Pour Christophe Daugeron, spécialiste des diptères au Muséum, que les mouches soient les plus actives l’hiver n’a rien d’étonnant : « Pour les insectes sociaux comme de nombreux hyménoptère il n’est pas question de consommer de l’énergie en butinant le peu de ressource disponible à l’extérieur, en revanche les mouches, plus solitaires, ont pu acquérir des stratégies d’adaptation au froid. C’est aussi pour cela que les pollinisateurs d’altitude sont principalement des diptères. » Pas étonnant, non plus, que le seul insecte retrouvé en Antarctique soit… une mouche (Belgica antarctica). Reste que pour le chercheur cette tolérance au froid a probablement plusieurs causes encore mal identifiées.

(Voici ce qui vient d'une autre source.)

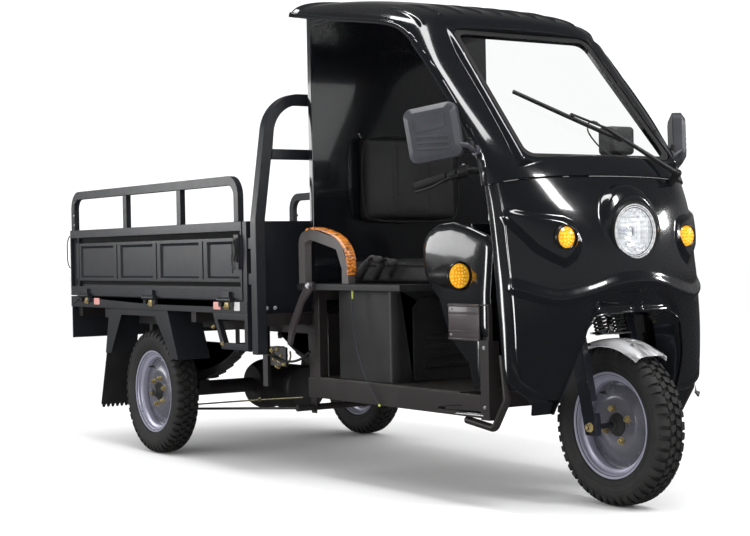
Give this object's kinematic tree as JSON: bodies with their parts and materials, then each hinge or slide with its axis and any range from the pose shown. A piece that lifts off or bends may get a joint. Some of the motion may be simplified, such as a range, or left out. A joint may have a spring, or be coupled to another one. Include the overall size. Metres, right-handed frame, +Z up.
{
  "type": "electric cargo tricycle",
  "caption": "Electric cargo tricycle: steered front wheel, open-sided driver's cab with windshield and roof, and a load bed with drop sides and a tailgate.",
  "frame": {"origin": "on the ground, on the centre line, below the middle of the whole length", "axes": "+X forward, +Y to the vehicle's left, +Z up"},
  "size_m": [3.172, 1.188, 1.7198],
  "materials": {
    "tyre": "matt rubber",
    "rim": "silver paint with a violet tint",
    "chassis_paint": "satin brown-black",
    "spring_steel": "satin black steel",
    "motor_casting": "dark casting",
    "zinc_steel": "dull zinc",
    "bed_paint": "satin grey-black",
    "flap_rubber": "matt",
    "red_lens": "clear red lens",
    "floor_sheet": "worn satin",
    "battery_case": "matt",
    "black_plastic": "fine grain",
    "seat_leather": "black coated fabric",
    "armrest_plastic": "grey with a wood-look pad",
    "gloss_shell": "gloss black",
    "clear_glass": "clear",
    "gasket_rubber": "semi-matt",
    "lamp_glass": "clear lens over a chrome bowl",
    "amber_lens": "clear amber",
    "bright_chrome": "polished",
    "grip_rubber": "ribbed"
  },
  "bodies": {
    "chassis": {"rear_axle": "chassis_paint", "leaf_springs": "spring_steel", "drive_motor": "motor_casting", "brake_linkage": "zinc_steel", "bed_subframe": "chassis_paint", "bed_floor": "bed_paint", "headboard_hoop": "bed_paint", "rear_fenders": "bed_paint", "mud_flaps": "flap_rubber", "side_guards": "bed_paint", "rear_valance": "bed_paint", "tail_lamps": "red_lens", "cab_frame": "chassis_paint", "floor_plate": "floor_sheet", "battery_block": "battery_case", "seat_box": "black_plastic", "seat_cushion": "seat_leather", "seat_back": "seat_leather", "armrests": "armrest_plastic", "parking_brake": "zinc_steel", "back_wall": "gloss_shell", "cab_roof": "gloss_shell", "front_fairing": "gloss_shell", "windshield_frame": "gloss_shell", "windshield": "clear_glass", "windshield_gasket": "gasket_rubber", "leg_shield": "gloss_shell", "headlamp": "lamp_glass", "turn_signals": "amber_lens", "side_lamps": "amber_lens", "wiper_motor": "black_plastic", "wiper": "black_plastic", "mirrors": "black_plastic", "guard_tubes": "chassis_paint", "cab_posts": "chassis_paint"},
    "steering": {"fork": "chassis_paint", "front_shocks": "spring_steel", "front_fender": "bright_chrome", "handlebar": "chassis_paint", "grips": "grip_rubber"},
    "front_wheel": {"front_tyre": "tyre", "front_rim": "rim"},
    "rear_right_wheel": {"rear_right_tyre": "tyre", "rear_right_rim": "rim"},
    "rear_left_wheel": {"rear_left_tyre": "tyre", "rear_left_rim": "rim"},
    "side_right": {"drop_side_right": "bed_paint"},
    "side_left": {"drop_side_left": "bed_paint"},
    "tail_board": {"tailgate": "bed_paint"}
  },
  "joints": [
    {"name": "steer", "type": "hinge", "parent": "chassis", "child": "steering", "pos_m": [1.10976, 0, 0.715], "axis": [-0.342, 0, 0.9397], "range_deg": [-35, 35]},
    {"name": "front_wheel_spin", "type": "hinge", "parent": "steering", "child": "front_wheel", "pos_m": [1.336, 0, 0.25], "axis": [0, 1, 0], "continuous": true},
    {"name": "rear_right_spin", "type": "hinge", "parent": "chassis", "child": "rear_right_wheel", "pos_m": [-0.845, -0.4915, 0.25], "axis": [0, 1, 0], "continuous": true},
    {"name": "rear_left_spin", "type": "hinge", "parent": "chassis", "child": "rear_left_wheel", "pos_m": [-0.845, 0.4915, 0.25], "axis": [0, 1, 0], "continuous": true},
    {"name": "side_right_drop", "type": "hinge", "parent": "chassis", "child": "side_right", "pos_m": [-0.845, -0.585, 0.633], "axis": [1, 0, 0], "range_deg": [0, 180]},
    {"name": "side_left_drop", "type": "hinge", "parent": "chassis", "child": "side_left", "pos_m": [-0.845, 0.585, 0.633], "axis": [-1, 0, 0], "range_deg": [0, 180]},
    {"name": "tailgate_drop", "type": "hinge", "parent": "chassis", "child": "tail_board", "pos_m": [-1.577, 0, 0.633], "axis": [0, -1, 0], "range_deg": [0, 180]}
  ]
}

Le syrphe ceinturé change de couleur
Une de ces stratégies d’adaptation vient d’être observé chez le plus fréquent des diptères à cette période : le syrphe ceinturé. « La prévalence du syrphe ceinturé n'est jamais aussi haute qu'en hiver, précise Grégoire Loïs se basant sur les données spipoll. Alors que les autres insectes se font rares, lui reste là à fréquenter les rares fleurs. »

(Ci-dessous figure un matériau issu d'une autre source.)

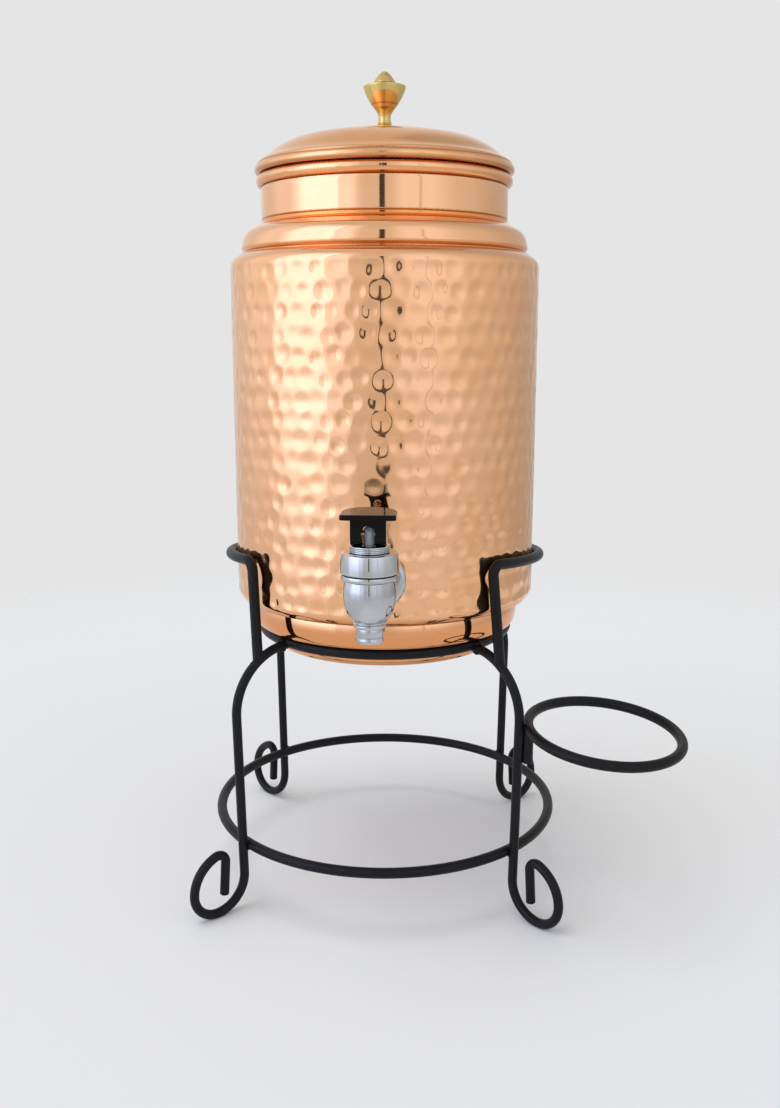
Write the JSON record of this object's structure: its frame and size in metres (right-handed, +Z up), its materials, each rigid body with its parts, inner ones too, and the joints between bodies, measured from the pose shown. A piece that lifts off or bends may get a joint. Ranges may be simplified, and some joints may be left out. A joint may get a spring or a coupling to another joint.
{
  "type": "water dispenser",
  "caption": "Hammered copper water pot with a domed lid, brass knob and push-lever tap, on a black rod stand with scroll feet, a guard hoop and a ring for a glass.",
  "frame": {"origin": "on the floor, on the axis of the pot and of the stand's rings, between the four feet", "axes": "+Z up along the pot's axis; the tap points to -Y; the glass ring is towards +X and -Y"},
  "size_m": [0.281, 0.2502, 0.4777],
  "materials": {
    "rod_black": "satin black paint",
    "copper_hammered": "polished copper with hammered dimples",
    "copper_smooth": "smooth polished copper",
    "tap_chrome": "polished chrome",
    "gasket_rubber": "soft black rubber",
    "nut_plastic": "moulded white plastic",
    "spring_steel": "plain stainless steel",
    "stem_grey": "grey moulded plastic",
    "plug_silicone": "pale grey silicone",
    "lever_black": "glossy black plastic",
    "knob_brass": "turned polished brass"
  },
  "bodies": {
    "stand": {"seat_ring": "rod_black", "foot_ring": "rod_black", "guard_hoop": "rod_black", "leg_front_left": "rod_black", "leg_front_right": "rod_black", "leg_back_left": "rod_black", "leg_back_right": "rod_black", "glass_ring": "rod_black", "glass_ring_post": "rod_black"},
    "pot": {"tank_wall": "copper_hammered", "tank_base": "copper_smooth", "tank_shoulder": "copper_smooth", "tap_body": "tap_chrome", "tap_flange": "tap_chrome", "tap_bonnet": "tap_chrome", "stem_guide": "tap_chrome", "outer_gasket": "gasket_rubber", "inner_gasket": "gasket_rubber", "lock_nut": "nut_plastic", "bonnet_seal": "gasket_rubber", "stem_seal": "gasket_rubber", "return_spring": "spring_steel"},
    "stem": {"tap_stem": "stem_grey", "seat_plug": "plug_silicone"},
    "lever": {"tap_lever": "lever_black", "lever_pin": "spring_steel"},
    "lid": {"lid_dome": "copper_smooth", "lid_skirt": "copper_smooth", "lid_knob": "knob_brass", "knob_washer": "knob_brass", "knob_screw": "spring_steel", "screw_washer": "spring_steel"}
  },
  "joints": [
    {"name": "pot_lift", "type": "slide", "parent": "stand", "child": "pot", "axis": [0, 0, 1], "range_m": [0, 0.08]},
    {"name": "lid_lift", "type": "slide", "parent": "pot", "child": "lid", "axis": [0, 0, 1], "range_m": [0, 0.06]},
    {"name": "stem_lift", "type": "slide", "parent": "pot", "child": "stem", "axis": [0, 0, 1], "range_m": [0, 0.0022], "stiffness_N_per_m": 400, "springref_m": -0.0025, "deforming": ["return_spring"]},
    {"name": "lever_tilt", "type": "hinge", "parent": "stem", "child": "lever", "pos_m": [0, -0.128, 0.23405], "axis": [1, 0, 0], "range_deg": [0, 28]}
  ],
  "couplings": [
    {"joint": "lever_tilt", "follows": "stem_lift", "rad_per_m": 222}
  ]
}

Peu connus du grand public, les syrphes – il y a plusieurs espèces, plus de 500 en France, dont le ceinturé - sont pourtant très communs. En particulier les syrphes ceinturés ou portes plumes parmi les plus fréquents sur les fleurs. Un corps effilé, un abdomen entouré de rayures brunes et jaunes, ces derniers pourraient se confondre avec de petites guêpes. Au repos seulement. Car ce qui les distingues c’est cette incroyable vitesse de vol. Une vélocité qui leur permet de visiter un nombre considérable de fleurs en un temps record et de polliniser par conséquent de manière très efficace. Lorsqu’ils ne fusent pas à travers la végétation, les syrphes adoptent souvent un vol stationnaire, presque immobile au-dessus du sol : un autre comportement très singulier au milieu des incessantes valses des guêpes et autres abeilles.

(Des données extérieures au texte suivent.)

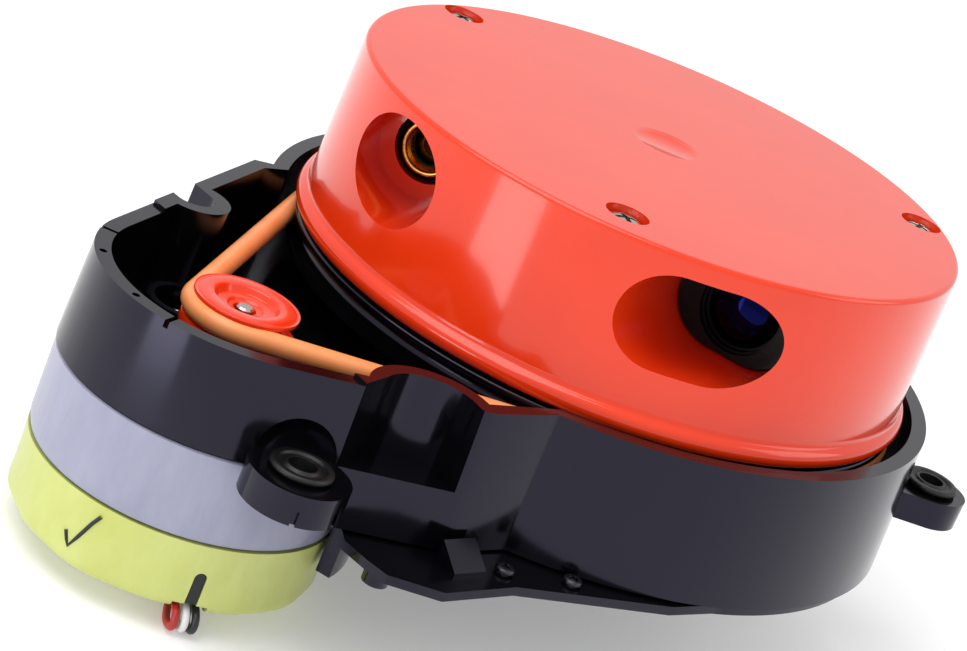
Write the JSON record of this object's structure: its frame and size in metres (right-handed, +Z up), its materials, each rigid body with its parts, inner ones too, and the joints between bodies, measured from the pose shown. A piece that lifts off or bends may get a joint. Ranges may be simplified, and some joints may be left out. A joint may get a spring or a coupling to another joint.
{
  "type": "lidar scanner module",
  "caption": "Belt-driven spinning laser scanner: an orange optics turret on a black tray, with its drive motor hanging under the tray's lobe and rubber-bushed mounting ears.",
  "frame": {"origin": "on the turret's spin axis, at the underside of the tray's bottom cover", "axes": "+Z up along the spin axis; the drive motor is on the -X side; -Y is the side with the front flange"},
  "size_m": [0.118, 0.0967, 0.0543],
  "materials": {
    "orange_abs": "glossy moulded orange-red ABS",
    "black_abs": "glossy black ABS",
    "belt_rubber": "satin orange polyurethane",
    "black_rubber": "matt",
    "grey_foam": "matt grey foam sleeve",
    "yellow_wrap": "satin yellow-green film",
    "steel": "nickel plated",
    "brass": "turned",
    "copper": "enamelled copper winding",
    "ferrite": "dark grey",
    "board": "green solder mask",
    "lens": "coated dark lens",
    "nylon": "natural white nylon",
    "lead_red": "PVC insulation",
    "lead_white": "PVC insulation",
    "lead_black": "PVC insulation"
  },
  "bodies": {
    "tray": {"base_housing": "black_abs", "bottom_cover": "black_abs", "cover_screw_1": "steel", "cover_screw_2": "steel", "cover_screw_3": "steel", "cover_screw_4": "steel", "cover_screw_5": "steel", "board_screw_1": "steel", "board_screw_2": "steel", "board_screw_3": "steel", "flange_rivet_1": "steel", "flange_rivet_2": "steel", "ear_grommet_front_left": "black_rubber", "ear_grommet_back": "black_rubber", "ear_grommet_front_right": "black_rubber", "ear_grommet_back_right": "black_rubber", "control_board": "board", "board_connector": "nylon", "motor_header": "nylon", "power_coil_lower": "copper", "bearing_inner_race": "steel", "bearing_clip": "steel", "motor_can": "steel", "motor_magnet": "ferrite", "motor_end_cap": "nylon", "motor_bushing": "brass", "motor_screw_1": "steel", "motor_screw_2": "steel", "motor_sleeve": "grey_foam", "motor_wrap": "yellow_wrap", "drive_belt": "belt_rubber", "motor_lead_red": "lead_red", "motor_lead_white": "lead_white", "motor_lead_black": "lead_black"},
    "turret": {"turret_cover": "orange_abs", "turret_base": "black_abs", "turret_screw_1": "steel", "turret_screw_2": "steel", "turret_screw_3": "steel", "turret_board": "board", "sensor_board": "board", "image_sensor": "ferrite", "receiver_holder": "black_abs", "receiver_lens": "lens", "laser_barrel": "black_abs", "laser_lens": "lens", "lens_retainer": "brass", "laser_diode": "brass", "power_coil_upper": "copper", "bearing_outer_race": "steel"},
    "ball_cage": {"bearing_cage": "brass"},
    "motor_rotor": {"motor_shaft": "steel", "motor_armature": "copper", "drive_pulley": "orange_abs"}
  },
  "joints": [
    {"name": "turret_spin", "type": "hinge", "parent": "tray", "child": "turret", "pos_m": [0, 0, 0], "axis": [0, 0, 1], "continuous": true},
    {"name": "motor_spin", "type": "hinge", "parent": "tray", "child": "motor_rotor", "pos_m": [-0.0562, 0, 0], "axis": [0, 0, 1], "continuous": true},
    {"name": "ball_cage_spin", "type": "hinge", "parent": "tray", "child": "ball_cage", "pos_m": [0, 0, 0], "axis": [0, 0, 1], "continuous": true}
  ],
  "couplings": [
    {"joint": "motor_spin", "follows": "turret_spin", "ratio": 6.4786},
    {"joint": "ball_cage_spin", "follows": "turret_spin", "ratio": 0.5667}
  ]
}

Guidé par une intuition, Grégoire a voulu comparer les photos de syrphes ceinturés prises en ce moment avec celles de la période estivale. En effet, de précédents travaux (1) ont montré que des larves de syrphes ceinturés élevées en laboratoire dans le froid produisaient des adultes plus foncés que lorsque celles-ci évoluaient dans un milieu tempéré. Un changement de couleur que les spipolliens avisés peuvent constater sur le terrain : les générations d'été sont généralement plus claires que les autres. Ces dernières incluant également tous les syrphes migrateurs ayant passé l'hiver plus au sud.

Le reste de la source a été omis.